**Data provided**
[start]

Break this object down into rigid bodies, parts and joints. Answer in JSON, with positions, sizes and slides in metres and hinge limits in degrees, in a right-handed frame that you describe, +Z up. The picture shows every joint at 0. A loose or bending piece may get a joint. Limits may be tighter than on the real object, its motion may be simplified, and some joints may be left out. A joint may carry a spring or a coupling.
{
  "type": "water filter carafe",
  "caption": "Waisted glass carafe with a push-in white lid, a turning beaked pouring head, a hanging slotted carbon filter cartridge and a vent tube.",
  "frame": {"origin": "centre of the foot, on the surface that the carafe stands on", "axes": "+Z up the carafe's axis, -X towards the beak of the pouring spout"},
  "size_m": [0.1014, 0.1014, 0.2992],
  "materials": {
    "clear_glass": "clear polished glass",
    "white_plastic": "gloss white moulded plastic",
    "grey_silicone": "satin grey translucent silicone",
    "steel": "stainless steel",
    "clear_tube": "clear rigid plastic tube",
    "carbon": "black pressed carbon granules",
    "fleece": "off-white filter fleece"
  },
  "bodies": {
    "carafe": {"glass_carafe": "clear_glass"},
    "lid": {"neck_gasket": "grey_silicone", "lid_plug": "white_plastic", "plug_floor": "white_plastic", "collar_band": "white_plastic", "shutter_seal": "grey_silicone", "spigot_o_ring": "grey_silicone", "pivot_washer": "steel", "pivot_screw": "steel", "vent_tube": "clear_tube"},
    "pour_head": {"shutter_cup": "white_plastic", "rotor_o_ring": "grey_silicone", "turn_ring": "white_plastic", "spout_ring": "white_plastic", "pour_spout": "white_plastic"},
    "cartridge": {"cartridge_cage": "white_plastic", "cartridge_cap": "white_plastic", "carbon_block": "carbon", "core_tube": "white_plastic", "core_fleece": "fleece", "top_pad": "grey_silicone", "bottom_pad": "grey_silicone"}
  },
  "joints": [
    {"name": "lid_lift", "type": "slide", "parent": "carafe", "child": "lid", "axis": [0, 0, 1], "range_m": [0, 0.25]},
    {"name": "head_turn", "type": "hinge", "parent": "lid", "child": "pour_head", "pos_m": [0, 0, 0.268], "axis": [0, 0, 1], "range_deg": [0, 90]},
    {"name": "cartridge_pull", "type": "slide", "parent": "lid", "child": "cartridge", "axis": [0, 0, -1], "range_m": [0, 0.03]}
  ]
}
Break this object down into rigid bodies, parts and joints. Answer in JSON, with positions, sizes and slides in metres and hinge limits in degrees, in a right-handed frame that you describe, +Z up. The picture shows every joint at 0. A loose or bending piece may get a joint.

[end]

Return the listing above in full, character for character.

Break this object down into rigid bodies, parts and joints. Answer in JSON, with positions, sizes and slides in metres and hinge limits in degrees, in a right-handed frame that you describe, +Z up. The picture shows every joint at 0. A loose or bending piece may get a joint. Limits may be tighter than on the real object, its motion may be simplified, and some joints may be left out. A joint may carry a spring or a coupling.
{
  "type": "water filter carafe",
  "caption": "Waisted glass carafe with a push-in white lid, a turning beaked pouring head, a hanging slotted carbon filter cartridge and a vent tube.",
  "frame": {"origin": "centre of the foot, on the surface that the carafe stands on", "axes": "+Z up the carafe's axis, -X towards the beak of the pouring spout"},
  "size_m": [0.1014, 0.1014, 0.2992],
  "materials": {
    "clear_glass": "clear polished glass",
    "white_plastic": "gloss white moulded plastic",
    "grey_silicone": "satin grey translucent silicone",
    "steel": "stainless steel",
    "clear_tube": "clear rigid plastic tube",
    "carbon": "black pressed carbon granules",
    "fleece": "off-white filter fleece"
  },
  "bodies": {
    "carafe": {"glass_carafe": "clear_glass"},
    "lid": {"neck_gasket": "grey_silicone", "lid_plug": "white_plastic", "plug_floor": "white_plastic", "collar_band": "white_plastic", "shutter_seal": "grey_silicone", "spigot_o_ring": "grey_silicone", "pivot_washer": "steel", "pivot_screw": "steel", "vent_tube": "clear_tube"},
    "pour_head": {"shutter_cup": "white_plastic", "rotor_o_ring": "grey_silicone", "turn_ring": "white_plastic", "spout_ring": "white_plastic", "pour_spout": "white_plastic"},
    "cartridge": {"cartridge_cage": "white_plastic", "cartridge_cap": "white_plastic", "carbon_block": "carbon", "core_tube": "white_plastic", "core_fleece": "fleece", "top_pad": "grey_silicone", "bottom_pad": "grey_silicone"}
  },
  "joints": [
    {"name": "lid_lift", "type": "slide", "parent": "carafe", "child": "lid", "axis": [0, 0, 1], "range_m": [0, 0.25]},
    {"name": "head_turn", "type": "hinge", "parent": "lid", "child": "pour_head", "pos_m": [0, 0, 0.268], "axis": [0, 0, 1], "range_deg": [0, 90]},
    {"name": "cartridge_pull", "type": "slide", "parent": "lid", "child": "cartridge", "axis": [0, 0, -1], "range_m": [0, 0.03]}
  ]
}
Break this object down into rigid bodies, parts and joints. Answer in JSON, with positions, sizes and slides in metres and hinge limits in degrees, in a right-handed frame that you describe, +Z up. The picture shows every joint at 0. A loose or bending piece may get a joint.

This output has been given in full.